I said this a long time ago, that their procurement policy is short sighted.
Pakistan is lucky enough to have a strong engineering base, they need to develop it further.
Pakistani Armed Forces right now need three types of helos:
1) Gunships
2) Light lift
3) Medium Lift
The only way to get them in decent numbers is to build them at home, with tech collaboration from abroad.
They need to first identify what is the exact number required, for each type, for the next 10 ~ 15 years, then rope in a manufacturer who is willing to give ToT.
Each year if they were to induct 25 ~ 30 domestically built helos, you are looking at 250 ~ 300 helos in 10 years. It is not hard to find a manufacturer who will support this initiative, but the top military brass is dragging its feet. It should have happened a long time ago.
The best approach is to partner with someone already engaged in the task and in need of someone to help take the load off in development cost and share scale. I think this is a major reason why we have the PAA, PAF and even PN approaching Turkey.
Turkey is (1) engaged in the task, (2) looking for scale and (3) looking for someone to share in the overhead cost, with (3) earning the partner rights to sub-assembly manufacturing and offsets.
China is lower-cost thanks to its domestic scale, but that comfort also gives China clout in basically denying economically valuable benefits, such as offsets and sub-assemblies sourcing. The JF-17/FC-1 is an exceptional program, you'll be hard-pressed to find many partnerships between Chinese firms and their customers.
Going it alone in Pakistan's situation (e.g. very limited fiscal means, corruption overhead, etc) is very difficult, especially for big-ticket items such as aircraft. The Project Azm 5th-gen fighter might be the first true wholly Pakistan-owned and funded big-ticket program (outside of the nuclear and strategic weapons programs).
In June, Alan Warnes said Pakistan will begin talks for 30 T129 ATAK. TAI also offered parts/sub-assemblies manufacturing to PAC with the T129. Earlier reports, including Aviation Week, had pegged final assembly as a possibility as well. After the initial 30, the PAA could look at committing to 5-6 T129 per year. In a span of 10 years that is a solid 50-60 helicopters. Unfortunately, the T129 is a standalone platform, it's unlikely we'd see its distant A109 cousin in Pakistan, so it is what it is.
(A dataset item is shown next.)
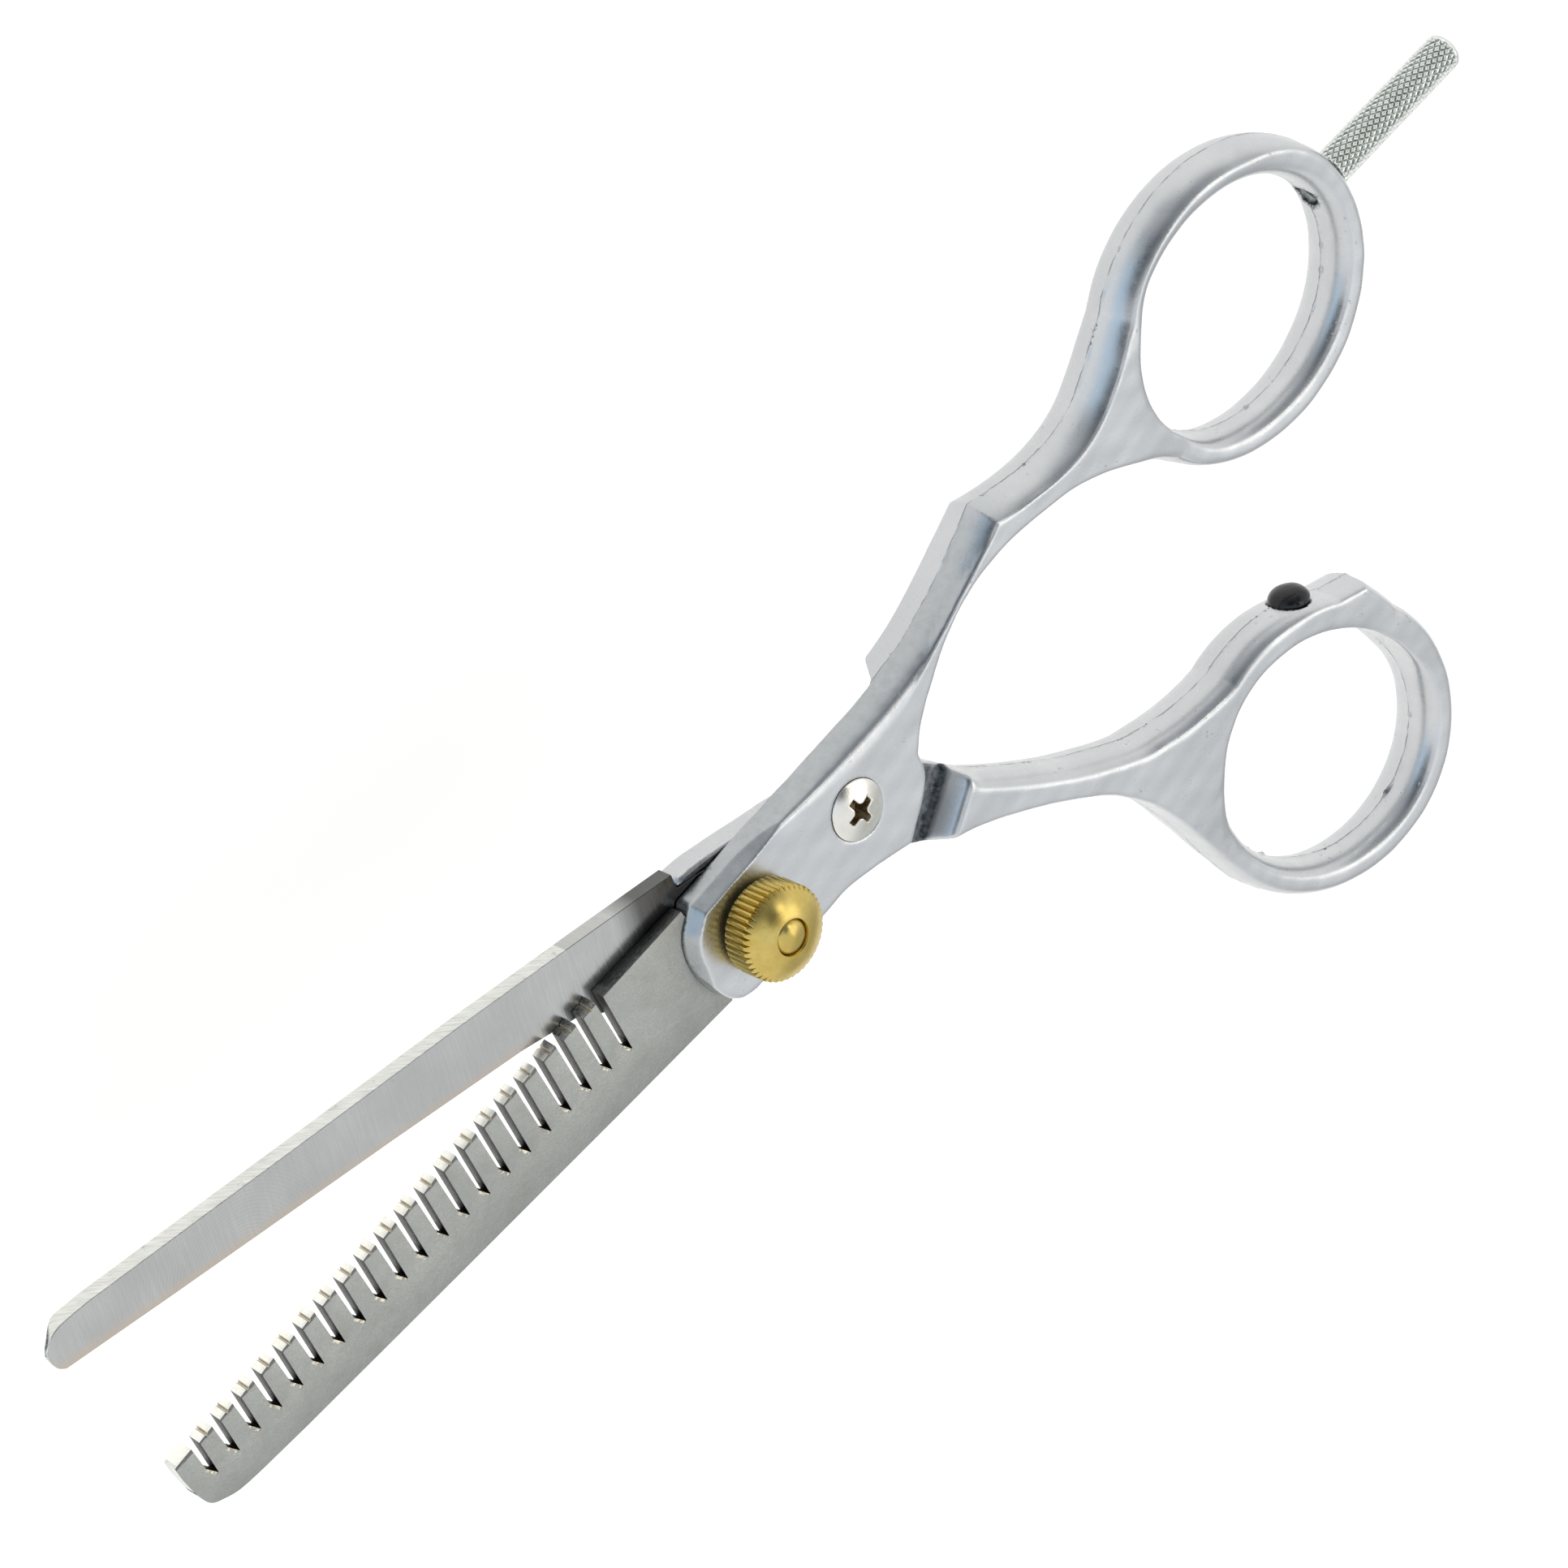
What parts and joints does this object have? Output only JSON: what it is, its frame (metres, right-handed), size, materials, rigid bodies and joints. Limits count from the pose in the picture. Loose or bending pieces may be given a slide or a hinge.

On the other hand, the AW139 might have more potential. Inherently the AW139 is a good utility platform; it has widespread commercial, government and armed forces adoption, and the PT6 engine is common place. There is a MRO facility for the PT6 in the works at PAC too. IMO anyone operating an old Huey or Allouette in any state or government branch should be pushed to the AW139. Get widespread usage and push Leonardo to bring spare parts manufacturing, especially the dynamic parts, to Pakistan.
The next-phase could involve replacing the Puma, but with the AW149. The AW149 is basically a stretched AW139, but with two CT7 engines instead of the PT6. The PAA's AH-1Z use the T700, which is the military version of the CT7 (i.e. a civilian engine). So this is a top-step program: (1) bring CT7/T700 MRO to Pakistan (note: the CN-235 is also powered by the CT7) and (2) be a heavy partner in the AW149.
You can position the AW149 as a multi-role military helicopter for the PAA, PN and PAF and build scale around it, e.g. 100 helicopters. It won't be enough to pay for complete ToT, but we as the single largest user of the AW149, we can push Leonardo to share a hefty portion of the sub-assembly and dynamic parts manufacturing with PAC. Not just for the AW149 but its civilian version - AW189 - too. In parallel with domestic use, PAC and Leonardo can jointly and market the AW149 and AW189, try to make up for the ToT cost via third-party exports and support.
If not AW149 then consider co-funding TAI's possible 10-12-ton utility helicopter, assuming TAI actually goes ahead with that project (the Turks seem content with the T-70 Black Hawk).